-- TO BE DONE --
Copy the data exactly from the line that contains "Turn this picture" through the line that contains "const glueGap = 0.1;", keeping both end lines and leaving out everything else.

☆ ☆ ☆

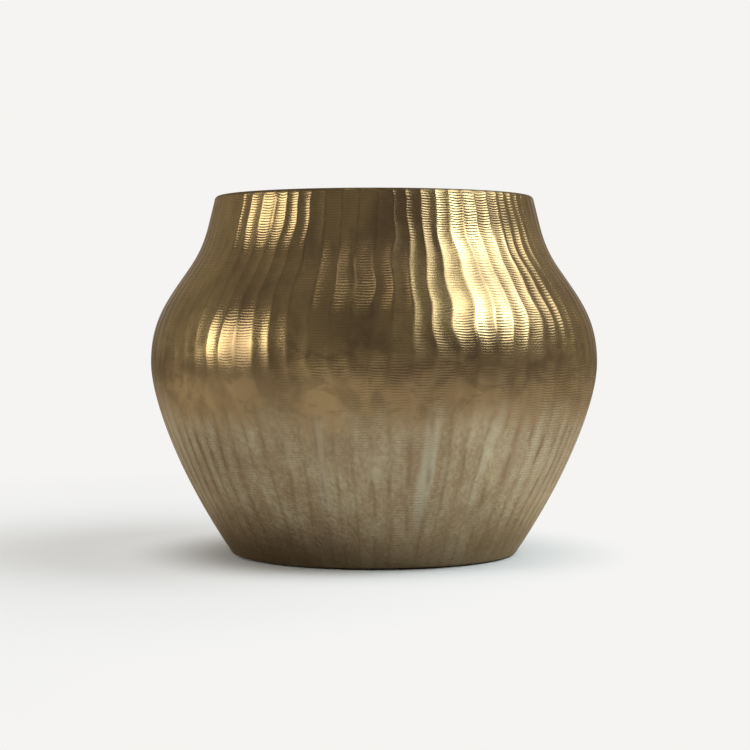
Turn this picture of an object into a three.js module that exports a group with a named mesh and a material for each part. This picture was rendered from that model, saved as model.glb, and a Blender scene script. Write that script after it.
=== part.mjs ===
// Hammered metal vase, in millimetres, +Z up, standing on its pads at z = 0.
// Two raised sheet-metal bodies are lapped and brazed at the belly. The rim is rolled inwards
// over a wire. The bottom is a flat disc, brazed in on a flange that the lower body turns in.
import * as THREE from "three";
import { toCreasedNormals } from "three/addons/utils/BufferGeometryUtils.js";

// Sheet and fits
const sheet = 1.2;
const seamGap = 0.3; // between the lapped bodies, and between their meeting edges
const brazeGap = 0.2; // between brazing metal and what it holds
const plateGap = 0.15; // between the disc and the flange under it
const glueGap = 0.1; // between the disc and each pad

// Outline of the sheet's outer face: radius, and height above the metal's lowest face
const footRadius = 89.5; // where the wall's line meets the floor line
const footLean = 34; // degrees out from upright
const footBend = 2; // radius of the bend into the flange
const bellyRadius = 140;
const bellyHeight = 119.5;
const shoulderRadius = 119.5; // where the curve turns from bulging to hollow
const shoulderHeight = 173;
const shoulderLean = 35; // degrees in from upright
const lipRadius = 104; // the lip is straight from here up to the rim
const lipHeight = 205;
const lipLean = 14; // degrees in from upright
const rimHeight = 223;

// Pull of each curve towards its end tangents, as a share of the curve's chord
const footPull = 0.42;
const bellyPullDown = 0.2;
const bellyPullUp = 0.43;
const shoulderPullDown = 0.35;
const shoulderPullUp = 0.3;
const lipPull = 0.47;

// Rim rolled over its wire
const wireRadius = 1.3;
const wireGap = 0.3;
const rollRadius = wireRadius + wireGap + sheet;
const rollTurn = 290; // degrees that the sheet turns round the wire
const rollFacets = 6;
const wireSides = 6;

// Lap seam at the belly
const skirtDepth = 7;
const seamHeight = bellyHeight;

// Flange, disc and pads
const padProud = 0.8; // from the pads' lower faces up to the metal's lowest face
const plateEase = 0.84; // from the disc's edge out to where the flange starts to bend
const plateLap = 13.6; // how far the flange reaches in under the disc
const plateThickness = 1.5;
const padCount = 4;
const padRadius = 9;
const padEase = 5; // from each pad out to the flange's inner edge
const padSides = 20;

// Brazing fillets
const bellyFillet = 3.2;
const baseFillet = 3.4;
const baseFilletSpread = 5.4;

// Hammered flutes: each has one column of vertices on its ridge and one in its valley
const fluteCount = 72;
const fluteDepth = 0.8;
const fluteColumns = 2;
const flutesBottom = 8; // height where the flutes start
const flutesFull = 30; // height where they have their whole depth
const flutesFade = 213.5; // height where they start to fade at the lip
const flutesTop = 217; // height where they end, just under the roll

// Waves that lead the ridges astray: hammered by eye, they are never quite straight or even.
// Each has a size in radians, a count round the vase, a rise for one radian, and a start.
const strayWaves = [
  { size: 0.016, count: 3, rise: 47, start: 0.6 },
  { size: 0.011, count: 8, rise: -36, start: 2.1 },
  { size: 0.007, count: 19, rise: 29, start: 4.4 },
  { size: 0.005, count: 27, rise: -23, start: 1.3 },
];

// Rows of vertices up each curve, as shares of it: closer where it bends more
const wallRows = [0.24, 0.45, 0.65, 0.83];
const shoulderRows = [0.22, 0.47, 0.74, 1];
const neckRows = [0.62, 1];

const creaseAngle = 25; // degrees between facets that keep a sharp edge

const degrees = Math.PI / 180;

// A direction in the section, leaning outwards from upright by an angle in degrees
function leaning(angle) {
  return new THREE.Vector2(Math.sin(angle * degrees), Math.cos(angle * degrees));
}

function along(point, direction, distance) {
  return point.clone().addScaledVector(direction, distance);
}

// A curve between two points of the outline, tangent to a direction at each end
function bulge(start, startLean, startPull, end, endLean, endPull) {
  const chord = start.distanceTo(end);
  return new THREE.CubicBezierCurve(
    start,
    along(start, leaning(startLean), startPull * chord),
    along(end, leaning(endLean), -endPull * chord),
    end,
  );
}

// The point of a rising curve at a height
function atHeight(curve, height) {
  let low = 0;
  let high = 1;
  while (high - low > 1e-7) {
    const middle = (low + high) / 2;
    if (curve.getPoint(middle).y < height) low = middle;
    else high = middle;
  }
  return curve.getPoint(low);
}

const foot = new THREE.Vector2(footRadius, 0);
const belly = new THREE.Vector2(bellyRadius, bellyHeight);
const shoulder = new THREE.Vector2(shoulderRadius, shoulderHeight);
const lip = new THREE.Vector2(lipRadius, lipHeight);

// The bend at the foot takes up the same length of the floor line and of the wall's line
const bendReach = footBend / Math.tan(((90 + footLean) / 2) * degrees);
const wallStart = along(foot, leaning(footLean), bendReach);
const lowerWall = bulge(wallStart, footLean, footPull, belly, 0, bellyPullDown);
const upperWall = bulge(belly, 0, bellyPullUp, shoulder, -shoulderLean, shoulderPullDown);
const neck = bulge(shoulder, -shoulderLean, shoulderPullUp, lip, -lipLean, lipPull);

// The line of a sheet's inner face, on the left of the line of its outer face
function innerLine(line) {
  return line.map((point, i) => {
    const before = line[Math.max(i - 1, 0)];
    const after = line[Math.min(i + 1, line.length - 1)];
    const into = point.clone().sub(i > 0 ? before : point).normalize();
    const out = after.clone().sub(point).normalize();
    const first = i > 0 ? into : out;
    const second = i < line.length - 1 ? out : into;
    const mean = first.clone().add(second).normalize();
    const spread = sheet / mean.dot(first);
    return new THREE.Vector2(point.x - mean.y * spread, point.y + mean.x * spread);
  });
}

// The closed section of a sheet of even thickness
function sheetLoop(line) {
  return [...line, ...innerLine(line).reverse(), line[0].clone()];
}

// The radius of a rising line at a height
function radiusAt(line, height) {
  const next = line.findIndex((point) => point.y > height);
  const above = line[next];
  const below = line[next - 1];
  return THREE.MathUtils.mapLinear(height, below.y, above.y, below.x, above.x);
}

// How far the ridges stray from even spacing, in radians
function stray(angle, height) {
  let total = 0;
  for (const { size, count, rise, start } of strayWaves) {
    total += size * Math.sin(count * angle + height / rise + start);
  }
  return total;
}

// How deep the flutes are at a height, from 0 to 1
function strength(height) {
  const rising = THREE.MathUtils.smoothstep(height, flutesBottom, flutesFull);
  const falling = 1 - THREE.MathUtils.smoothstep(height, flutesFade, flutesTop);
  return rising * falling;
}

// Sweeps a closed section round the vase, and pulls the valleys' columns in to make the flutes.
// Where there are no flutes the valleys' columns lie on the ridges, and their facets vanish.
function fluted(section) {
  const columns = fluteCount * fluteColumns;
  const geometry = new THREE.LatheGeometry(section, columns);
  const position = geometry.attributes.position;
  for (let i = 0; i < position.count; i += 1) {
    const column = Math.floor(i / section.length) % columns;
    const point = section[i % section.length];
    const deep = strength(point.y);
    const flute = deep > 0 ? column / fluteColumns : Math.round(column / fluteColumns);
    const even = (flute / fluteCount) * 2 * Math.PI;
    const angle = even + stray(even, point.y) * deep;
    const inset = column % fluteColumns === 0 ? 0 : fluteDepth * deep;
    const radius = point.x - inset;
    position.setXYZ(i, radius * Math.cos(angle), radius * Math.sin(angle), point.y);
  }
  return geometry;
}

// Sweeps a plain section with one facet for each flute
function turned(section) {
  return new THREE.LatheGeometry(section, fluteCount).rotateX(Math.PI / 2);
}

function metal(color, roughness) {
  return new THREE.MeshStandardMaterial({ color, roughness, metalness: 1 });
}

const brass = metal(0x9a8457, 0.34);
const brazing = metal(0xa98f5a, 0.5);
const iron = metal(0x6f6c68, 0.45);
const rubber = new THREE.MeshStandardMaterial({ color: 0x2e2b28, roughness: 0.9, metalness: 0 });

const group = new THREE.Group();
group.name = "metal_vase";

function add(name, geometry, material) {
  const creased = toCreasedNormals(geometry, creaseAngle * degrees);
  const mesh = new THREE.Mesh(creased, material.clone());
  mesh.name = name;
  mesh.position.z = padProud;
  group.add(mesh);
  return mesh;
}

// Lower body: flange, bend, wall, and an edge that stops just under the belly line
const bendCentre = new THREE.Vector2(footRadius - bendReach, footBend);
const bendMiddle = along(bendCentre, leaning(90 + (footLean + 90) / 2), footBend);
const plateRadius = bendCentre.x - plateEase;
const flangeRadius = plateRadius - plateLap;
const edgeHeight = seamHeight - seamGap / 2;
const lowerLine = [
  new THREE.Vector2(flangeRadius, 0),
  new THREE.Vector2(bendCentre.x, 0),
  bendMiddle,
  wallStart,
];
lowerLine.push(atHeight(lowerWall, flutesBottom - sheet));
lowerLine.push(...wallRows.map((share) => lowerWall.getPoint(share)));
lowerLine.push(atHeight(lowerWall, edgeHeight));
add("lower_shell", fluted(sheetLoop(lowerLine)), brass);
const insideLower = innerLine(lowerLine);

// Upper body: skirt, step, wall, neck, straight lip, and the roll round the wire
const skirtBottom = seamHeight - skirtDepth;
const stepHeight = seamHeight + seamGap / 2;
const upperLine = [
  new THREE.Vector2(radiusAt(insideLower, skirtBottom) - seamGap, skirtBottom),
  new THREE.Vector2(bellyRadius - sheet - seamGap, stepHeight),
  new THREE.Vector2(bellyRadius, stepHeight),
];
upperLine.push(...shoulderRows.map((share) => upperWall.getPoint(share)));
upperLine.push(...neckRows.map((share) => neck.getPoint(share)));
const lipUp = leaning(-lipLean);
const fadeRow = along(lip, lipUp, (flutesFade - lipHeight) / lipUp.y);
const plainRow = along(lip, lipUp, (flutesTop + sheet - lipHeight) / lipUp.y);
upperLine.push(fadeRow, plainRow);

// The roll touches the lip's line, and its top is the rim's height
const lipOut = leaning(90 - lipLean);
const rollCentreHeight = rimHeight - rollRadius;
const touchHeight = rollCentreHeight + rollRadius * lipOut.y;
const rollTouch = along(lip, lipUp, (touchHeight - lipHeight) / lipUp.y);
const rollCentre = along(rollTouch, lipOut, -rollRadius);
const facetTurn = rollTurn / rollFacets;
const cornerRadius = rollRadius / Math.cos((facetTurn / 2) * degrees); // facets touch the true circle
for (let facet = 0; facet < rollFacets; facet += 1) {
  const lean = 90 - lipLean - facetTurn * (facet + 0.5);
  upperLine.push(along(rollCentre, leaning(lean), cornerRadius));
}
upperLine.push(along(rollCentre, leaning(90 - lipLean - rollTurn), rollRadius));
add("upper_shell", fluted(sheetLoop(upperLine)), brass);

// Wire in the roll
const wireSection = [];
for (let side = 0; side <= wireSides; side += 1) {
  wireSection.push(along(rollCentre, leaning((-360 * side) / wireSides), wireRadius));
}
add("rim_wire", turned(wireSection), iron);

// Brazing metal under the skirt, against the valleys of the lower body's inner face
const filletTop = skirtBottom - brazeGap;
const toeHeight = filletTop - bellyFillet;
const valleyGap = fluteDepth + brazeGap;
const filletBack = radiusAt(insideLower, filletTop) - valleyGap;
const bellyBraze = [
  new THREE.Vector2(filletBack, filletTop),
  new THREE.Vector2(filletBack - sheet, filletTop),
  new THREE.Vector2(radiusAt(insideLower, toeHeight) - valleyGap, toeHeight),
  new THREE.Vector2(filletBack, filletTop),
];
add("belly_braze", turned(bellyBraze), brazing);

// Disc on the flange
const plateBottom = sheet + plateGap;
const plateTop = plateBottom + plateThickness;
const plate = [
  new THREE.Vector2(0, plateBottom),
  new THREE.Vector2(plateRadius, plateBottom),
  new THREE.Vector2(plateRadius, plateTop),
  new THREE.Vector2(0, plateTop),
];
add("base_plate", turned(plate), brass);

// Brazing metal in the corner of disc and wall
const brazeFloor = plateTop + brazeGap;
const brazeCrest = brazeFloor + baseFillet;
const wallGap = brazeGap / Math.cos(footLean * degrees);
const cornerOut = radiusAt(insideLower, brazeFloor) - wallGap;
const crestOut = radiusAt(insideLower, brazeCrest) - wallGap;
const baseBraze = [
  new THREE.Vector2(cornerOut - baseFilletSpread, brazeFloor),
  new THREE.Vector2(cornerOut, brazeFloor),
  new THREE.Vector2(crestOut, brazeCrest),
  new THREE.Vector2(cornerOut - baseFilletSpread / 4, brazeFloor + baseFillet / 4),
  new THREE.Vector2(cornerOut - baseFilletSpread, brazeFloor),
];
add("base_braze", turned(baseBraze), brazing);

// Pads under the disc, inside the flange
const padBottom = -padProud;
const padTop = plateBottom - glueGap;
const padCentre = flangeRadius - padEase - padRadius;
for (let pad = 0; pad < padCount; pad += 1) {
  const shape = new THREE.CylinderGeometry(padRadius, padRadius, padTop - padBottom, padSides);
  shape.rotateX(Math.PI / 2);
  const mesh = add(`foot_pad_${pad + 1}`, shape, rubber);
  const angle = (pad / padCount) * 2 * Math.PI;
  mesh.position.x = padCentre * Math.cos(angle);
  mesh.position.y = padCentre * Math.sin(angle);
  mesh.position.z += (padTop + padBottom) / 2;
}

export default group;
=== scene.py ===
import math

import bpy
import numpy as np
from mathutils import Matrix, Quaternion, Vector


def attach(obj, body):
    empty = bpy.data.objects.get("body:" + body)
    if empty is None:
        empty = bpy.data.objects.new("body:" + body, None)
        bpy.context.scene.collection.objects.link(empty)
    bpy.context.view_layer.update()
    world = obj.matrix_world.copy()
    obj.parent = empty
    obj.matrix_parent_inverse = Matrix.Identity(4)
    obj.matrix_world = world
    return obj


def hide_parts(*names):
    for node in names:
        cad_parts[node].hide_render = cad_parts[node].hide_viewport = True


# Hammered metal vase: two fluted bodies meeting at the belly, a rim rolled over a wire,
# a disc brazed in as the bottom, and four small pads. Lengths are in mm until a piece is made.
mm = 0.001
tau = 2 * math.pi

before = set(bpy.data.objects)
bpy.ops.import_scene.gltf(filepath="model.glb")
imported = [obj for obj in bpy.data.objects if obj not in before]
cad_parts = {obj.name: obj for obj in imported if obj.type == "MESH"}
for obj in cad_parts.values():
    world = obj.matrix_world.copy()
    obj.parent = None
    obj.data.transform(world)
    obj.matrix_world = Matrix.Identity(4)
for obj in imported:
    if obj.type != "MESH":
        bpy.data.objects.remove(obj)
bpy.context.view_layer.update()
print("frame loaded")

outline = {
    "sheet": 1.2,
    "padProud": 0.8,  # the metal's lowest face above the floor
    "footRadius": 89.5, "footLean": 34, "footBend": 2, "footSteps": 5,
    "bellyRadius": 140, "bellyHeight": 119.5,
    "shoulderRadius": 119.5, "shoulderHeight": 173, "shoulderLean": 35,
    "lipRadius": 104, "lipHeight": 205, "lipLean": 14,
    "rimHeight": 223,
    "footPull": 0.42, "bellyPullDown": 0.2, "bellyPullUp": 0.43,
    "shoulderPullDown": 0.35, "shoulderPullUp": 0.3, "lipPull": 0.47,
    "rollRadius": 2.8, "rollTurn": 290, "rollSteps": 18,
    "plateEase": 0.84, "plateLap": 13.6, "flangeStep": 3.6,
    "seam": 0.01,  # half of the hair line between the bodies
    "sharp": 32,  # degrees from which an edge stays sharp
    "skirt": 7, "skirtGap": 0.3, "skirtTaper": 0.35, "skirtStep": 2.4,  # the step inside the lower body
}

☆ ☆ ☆

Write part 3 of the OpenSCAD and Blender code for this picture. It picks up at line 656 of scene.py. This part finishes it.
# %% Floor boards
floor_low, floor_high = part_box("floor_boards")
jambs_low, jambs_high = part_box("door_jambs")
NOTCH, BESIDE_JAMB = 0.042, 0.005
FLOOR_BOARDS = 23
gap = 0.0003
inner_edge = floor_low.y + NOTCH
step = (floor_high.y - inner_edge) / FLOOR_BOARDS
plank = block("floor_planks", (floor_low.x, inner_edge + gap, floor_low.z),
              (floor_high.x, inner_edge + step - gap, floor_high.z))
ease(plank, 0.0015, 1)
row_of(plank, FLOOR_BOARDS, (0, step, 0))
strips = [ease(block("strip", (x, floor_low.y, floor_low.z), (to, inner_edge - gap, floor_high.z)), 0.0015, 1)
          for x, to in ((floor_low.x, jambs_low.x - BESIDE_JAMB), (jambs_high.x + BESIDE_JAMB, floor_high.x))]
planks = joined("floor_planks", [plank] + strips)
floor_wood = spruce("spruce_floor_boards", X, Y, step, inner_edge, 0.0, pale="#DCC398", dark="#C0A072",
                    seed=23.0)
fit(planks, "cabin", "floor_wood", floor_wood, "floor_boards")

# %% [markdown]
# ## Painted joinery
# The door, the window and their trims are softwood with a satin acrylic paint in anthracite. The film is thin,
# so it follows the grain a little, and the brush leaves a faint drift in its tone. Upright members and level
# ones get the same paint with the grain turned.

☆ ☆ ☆

-- RESPONSE TO THIS TASK --
Turn this picture of an object into a three.js module that exports a group with a named mesh and a material for each part. This picture was rendered from that model, saved as model.glb, and a Blender scene script. Write that script after it.
=== part.mjs ===
// Hammered metal vase, in millimetres, +Z up, standing on its pads at z = 0.
// Two raised sheet-metal bodies are lapped and brazed at the belly. The rim is rolled inwards
// over a wire. The bottom is a flat disc, brazed in on a flange that the lower body turns in.
import * as THREE from "three";
import { toCreasedNormals } from "three/addons/utils/BufferGeometryUtils.js";

// Sheet and fits
const sheet = 1.2;
const seamGap = 0.3; // between the lapped bodies, and between their meeting edges
const brazeGap = 0.2; // between brazing metal and what it holds
const plateGap = 0.15; // between the disc and the flange under it
const glueGap = 0.1; // between the disc and each pad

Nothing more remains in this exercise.